---------- Entries shown

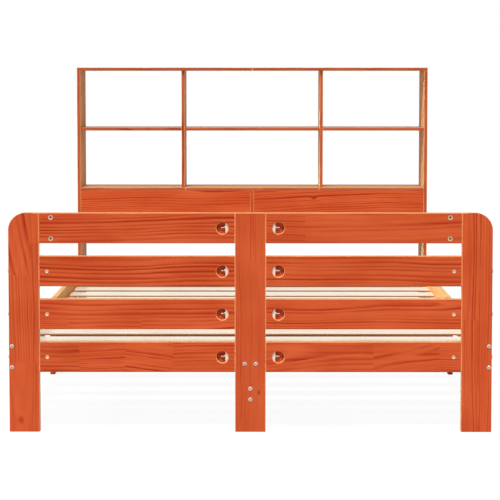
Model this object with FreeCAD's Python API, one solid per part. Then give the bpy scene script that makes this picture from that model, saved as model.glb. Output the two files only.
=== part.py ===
import FreeCAD, Part
import math
import os

# Double bed of eased pine boards, with an open bookcase as its headboard.
# Millimetres. X runs across the bed, Y from the foot to the head, Z up.
# The origin lies on the floor, under the middle of the whole bed.
# Every long run is split into boards that pack short: the footboard rails and
# the bookcase boards at the centre, the side rails at the middle legs.

V = FreeCAD.Vector
ACROSS = V(1, 0, 0)
ALONG = V(0, 1, 0)
UP = V(0, 0, 1)
SIDES = (("left", -1), ("right", 1))

# Overall sizes
bed_width = 1456.0
bed_length = 2260.0
foot_height = 664.0
bookcase_height = 1116.0
bookcase_depth = 230.0

# Board stock
post_width = 92.0
rail_height = 92.0
foot_thick = 20.0
frame_thick = 18.0
panel_thick = 14.0
shelf_thick = 12.0
ease = 2.5
fine_ease = 1.5

# Footboard
rail_count = 4
corner_radius = 53.0

# Bed base
side_top = 274.0
slat_drop = 41.0
slat_count = 11
slat_width = 100.0
slat_thick = 7.0
slat_ease = 2.0
slat_margin = 104.0
slat_end_gap = 5.0
ledge_side = 20.0
ledge_head_gap = 60.0
leg_width = 90.0
leg_set_back = 1035.0
centre_leg_side = 45.0
beam_width = 64.0
beam_height = 38.0
stretcher_height = 64.0
stretcher_mid = 115.0

# Bookcase
low_shelf_top = 617.0
divider_place = 288.0
shelf_joint_place = 278.0
apron_height = 115.0
support_width = 90.0
support_thick = 14.0
inner_set_back = 12.0

# Bolts, rods and barrel nuts
play = 0.15
overrun = 2.0
rod_radius = 3.0
bolt_head_radius = 6.75
bolt_head_rise = 2.6
bolt_head_rim = 0.6
bolt_head_crown = 3.0
bolt_dome_share = 0.68
bolt_tip = 9.0
bolt_inset = 14.0
beam_bolt_inset = 15.5
nut_radius = 6.0
nut_length = 15.0
nut_recess = 0.5
nut_set_back = 23.5

# Pocket joints at the centre post
pocket_radius = 18.0
pocket_ease = 1.2
pocket_depth = 16.0
pocket_set_back = 38.5
crescent_reach = 8.5
crescent_thick = 10.0
centre_rod_radius = 2.5
hex_flats = 8.0
hex_thick = 4.7
rod_tip = 8.5

# Cam locks of the top rails
cam_radius = 7.5
cam_depth = 14.0
cam_recess = 0.5
cam_set_back = 36.0
cam_dowel_bite = 11.0

# Wooden dowels
dowel_radius = 4.0
dowel_length = 36.0
dowel_end_room = 0.5
dowel_inset = 20.0
fine_dowel_radius = 3.0
fine_dowel_length = 20.0
fine_dowel_bite = 8.0
fine_dowel_inset = 35.0

# Screws and the steel corner brackets
screw_radius = 2.0
screw_head_radius = 4.0
screw_head_depth = 2.4
slat_screw_length = 24.0
ledge_screw_length = 34.0
ledge_screw_inset = 75.0
bracket_screw_length = 16.0
panel_screw_length = 50.0
panel_screw_inset = 25.0
bracket_leg = 50.0
bracket_height = 80.0
bracket_thick = 2.5
bracket_screw_inset = 14.0

# Places across the bed
half_width = bed_width / 2
half_post = post_width / 2
post_inner = half_width - post_width
rail_inner = half_width - frame_thick
rail_middle = half_width - frame_thick / 2
panel_inner = half_width - panel_thick
pocket_place = half_post + pocket_set_back
crescent_flat = pocket_place - pocket_radius + crescent_reach
slat_reach = rail_inner - slat_end_gap
divider_outer = divider_place + shelf_thick / 2
divider_inner = divider_place - shelf_thick / 2

# Places along the bed; the bolt heads stand proud of the foot end only
foot_front = (bolt_head_rise - bed_length) / 2
foot_middle = foot_front + foot_thick / 2
foot_back = foot_front + foot_thick
book_back = foot_front + bed_length
book_front = book_back - bookcase_depth
inner_depth = (book_front + inner_set_back, book_back)
leg_front = foot_front + leg_set_back
leg_middle = leg_front + leg_width / 2
leg_back = leg_front + leg_width

# Heights; the lowest foot rail is level with the side rails
side_middle = side_top - rail_height / 2
side_bottom = side_top - rail_height
rail_pitch = (foot_height - side_top) / (rail_count - 1)
rail_middles = [foot_height - rail_height / 2 - i * rail_pitch for i in range(rail_count)]
slat_top = side_top - slat_drop
slat_under = slat_top - slat_thick
beam_under = slat_under - beam_height
beam_middle = slat_under - beam_height / 2
stretcher_top = stretcher_mid + stretcher_height / 2
stretcher_bottom = stretcher_mid - stretcher_height / 2
top_under = bookcase_height - shelf_thick
low_shelf_under = low_shelf_top - shelf_thick
mid_shelf_under = (low_shelf_top + top_under - shelf_thick) / 2
mid_shelf_top = mid_shelf_under + shelf_thick
apron_bottom = low_shelf_under - apron_height

pieces = {}
cuts = {}


def place(node, solid):
    """Adds one physical piece to the node that exports it."""
    pieces.setdefault(node, []).append(solid)


def cut_from(nodes, tool):
    """Notes a hole that goes through the pieces of the named nodes."""
    for node in nodes:
        cuts.setdefault(node, []).append(tool)


def block(x, y, z):
    """A plain block between three pairs of places, given in any order."""
    low = [min(pair) for pair in (x, y, z)]
    high = [max(pair) for pair in (x, y, z)]
    size = [top - bottom for bottom, top in zip(low, high)]
    return Part.makeBox(size[0], size[1], size[2], V(low[0], low[1], low[2]))


def board(x, y, z, radius):
    """A board with every arris rounded over, as planed pine has."""
    solid = block(x, y, z)
    return solid.makeFillet(radius, solid.Edges)


def long_eased(x, y, z, radius):
    """A strip cut to length: only its four long arrises are rounded."""
    solid = block(x, y, z)
    longest = max(edge.Length for edge in solid.Edges)
    return solid.makeFillet(radius, [edge for edge in solid.Edges if longest - edge.Length < radius])


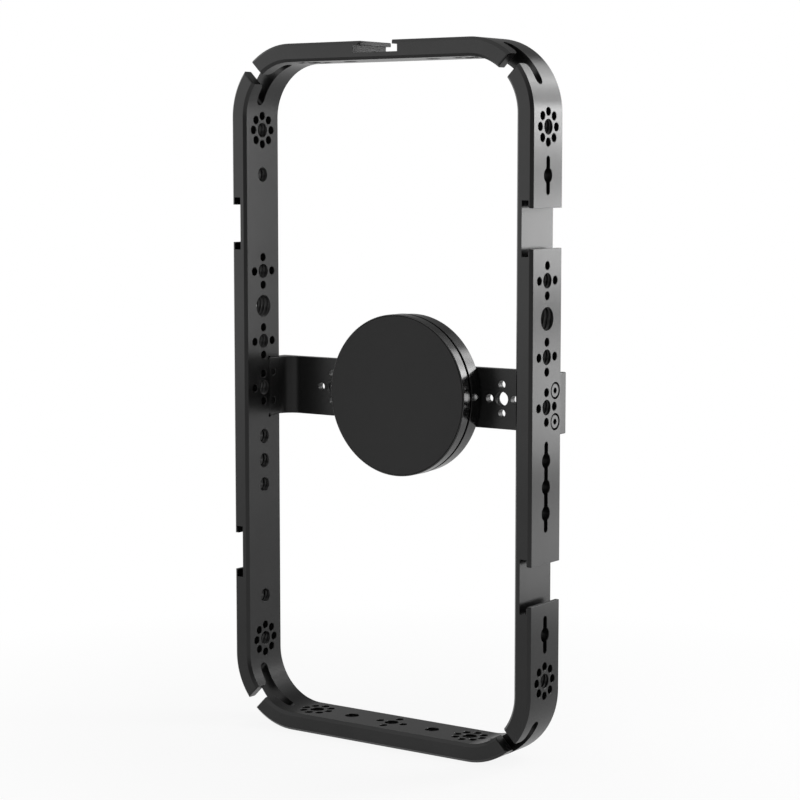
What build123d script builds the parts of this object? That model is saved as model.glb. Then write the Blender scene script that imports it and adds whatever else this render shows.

--------------------

Please output the complete data exactly.

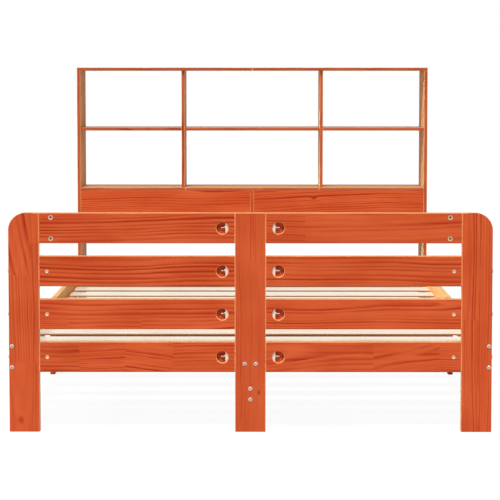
Model this object with FreeCAD's Python API, one solid per part. Then give the bpy scene script that makes this picture from that model, saved as model.glb. Output the two files only.
=== part.py ===
import FreeCAD, Part
import math
import os

# Double bed of eased pine boards, with an open bookcase as its headboard.
# Millimetres. X runs across the bed, Y from the foot to the head, Z up.
# The origin lies on the floor, under the middle of the whole bed.
# Every long run is split into boards that pack short: the footboard rails and
# the bookcase boards at the centre, the side rails at the middle legs.

V = FreeCAD.Vector
ACROSS = V(1, 0, 0)
ALONG = V(0, 1, 0)
UP = V(0, 0, 1)
SIDES = (("left", -1), ("right", 1))

# Overall sizes
bed_width = 1456.0
bed_length = 2260.0
foot_height = 664.0
bookcase_height = 1116.0
bookcase_depth = 230.0

# Board stock
post_width = 92.0
rail_height = 92.0
foot_thick = 20.0
frame_thick = 18.0
panel_thick = 14.0
shelf_thick = 12.0
ease = 2.5
fine_ease = 1.5

# Footboard
rail_count = 4
corner_radius = 53.0

# Bed base
side_top = 274.0
slat_drop = 41.0
slat_count = 11
slat_width = 100.0
slat_thick = 7.0
slat_ease = 2.0
slat_margin = 104.0
slat_end_gap = 5.0
ledge_side = 20.0
ledge_head_gap = 60.0
leg_width = 90.0
leg_set_back = 1035.0
centre_leg_side = 45.0
beam_width = 64.0
beam_height = 38.0
stretcher_height = 64.0
stretcher_mid = 115.0

# Bookcase
low_shelf_top = 617.0
divider_place = 288.0
shelf_joint_place = 278.0
apron_height = 115.0
support_width = 90.0
support_thick = 14.0
inner_set_back = 12.0

# Bolts, rods and barrel nuts
play = 0.15
overrun = 2.0
rod_radius = 3.0
bolt_head_radius = 6.75
bolt_head_rise = 2.6
bolt_head_rim = 0.6
bolt_head_crown = 3.0
bolt_dome_share = 0.68
bolt_tip = 9.0
bolt_inset = 14.0
beam_bolt_inset = 15.5
nut_radius = 6.0
nut_length = 15.0
nut_recess = 0.5
nut_set_back = 23.5

# Pocket joints at the centre post
pocket_radius = 18.0
pocket_ease = 1.2
pocket_depth = 16.0
pocket_set_back = 38.5
crescent_reach = 8.5
crescent_thick = 10.0
centre_rod_radius = 2.5
hex_flats = 8.0
hex_thick = 4.7
rod_tip = 8.5

# Cam locks of the top rails
cam_radius = 7.5
cam_depth = 14.0
cam_recess = 0.5
cam_set_back = 36.0
cam_dowel_bite = 11.0

# Wooden dowels
dowel_radius = 4.0
dowel_length = 36.0
dowel_end_room = 0.5
dowel_inset = 20.0
fine_dowel_radius = 3.0
fine_dowel_length = 20.0
fine_dowel_bite = 8.0
fine_dowel_inset = 35.0

# Screws and the steel corner brackets
screw_radius = 2.0
screw_head_radius = 4.0
screw_head_depth = 2.4
slat_screw_length = 24.0
ledge_screw_length = 34.0
ledge_screw_inset = 75.0
bracket_screw_length = 16.0
panel_screw_length = 50.0
panel_screw_inset = 25.0
bracket_leg = 50.0
bracket_height = 80.0
bracket_thick = 2.5
bracket_screw_inset = 14.0

# Places across the bed
half_width = bed_width / 2
half_post = post_width / 2
post_inner = half_width - post_width
rail_inner = half_width - frame_thick
rail_middle = half_width - frame_thick / 2
panel_inner = half_width - panel_thick
pocket_place = half_post + pocket_set_back
crescent_flat = pocket_place - pocket_radius + crescent_reach
slat_reach = rail_inner - slat_end_gap
divider_outer = divider_place + shelf_thick / 2
divider_inner = divider_place - shelf_thick / 2

# Places along the bed; the bolt heads stand proud of the foot end only
foot_front = (bolt_head_rise - bed_length) / 2
foot_middle = foot_front + foot_thick / 2
foot_back = foot_front + foot_thick
book_back = foot_front + bed_length
book_front = book_back - bookcase_depth
inner_depth = (book_front + inner_set_back, book_back)
leg_front = foot_front + leg_set_back
leg_middle = leg_front + leg_width / 2
leg_back = leg_front + leg_width

# Heights; the lowest foot rail is level with the side rails
side_middle = side_top - rail_height / 2
side_bottom = side_top - rail_height
rail_pitch = (foot_height - side_top) / (rail_count - 1)
rail_middles = [foot_height - rail_height / 2 - i * rail_pitch for i in range(rail_count)]
slat_top = side_top - slat_drop
slat_under = slat_top - slat_thick
beam_under = slat_under - beam_height
beam_middle = slat_under - beam_height / 2
stretcher_top = stretcher_mid + stretcher_height / 2
stretcher_bottom = stretcher_mid - stretcher_height / 2
top_under = bookcase_height - shelf_thick
low_shelf_under = low_shelf_top - shelf_thick
mid_shelf_under = (low_shelf_top + top_under - shelf_thick) / 2
mid_shelf_top = mid_shelf_under + shelf_thick
apron_bottom = low_shelf_under - apron_height

pieces = {}
cuts = {}


def place(node, solid):
    """Adds one physical piece to the node that exports it."""
    pieces.setdefault(node, []).append(solid)


def cut_from(nodes, tool):
    """Notes a hole that goes through the pieces of the named nodes."""
    for node in nodes:
        cuts.setdefault(node, []).append(tool)


def block(x, y, z):
    """A plain block between three pairs of places, given in any order."""
    low = [min(pair) for pair in (x, y, z)]
    high = [max(pair) for pair in (x, y, z)]
    size = [top - bottom for bottom, top in zip(low, high)]
    return Part.makeBox(size[0], size[1], size[2], V(low[0], low[1], low[2]))


def board(x, y, z, radius):
    """A board with every arris rounded over, as planed pine has."""
    solid = block(x, y, z)
    return solid.makeFillet(radius, solid.Edges)


def long_eased(x, y, z, radius):
    """A strip cut to length: only its four long arrises are rounded."""
    solid = block(x, y, z)
    longest = max(edge.Length for edge in solid.Edges)
    return solid.makeFillet(radius, [edge for edge in solid.Edges if longest - edge.Length < radius])


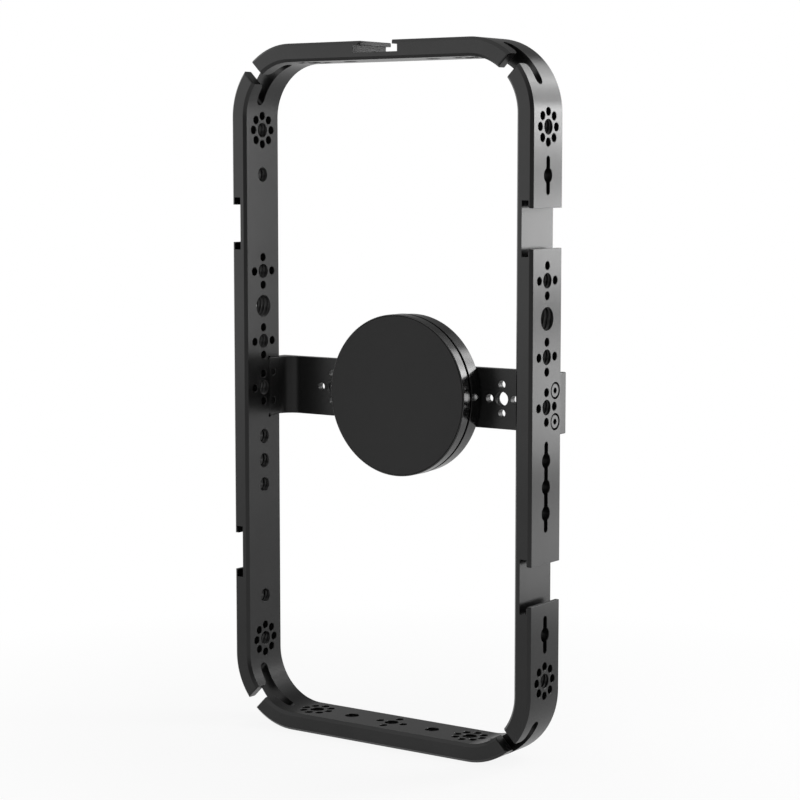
What build123d script builds the parts of this object? That model is saved as model.glb. Then write the Blender scene script that imports it and adds whatever else this render shows.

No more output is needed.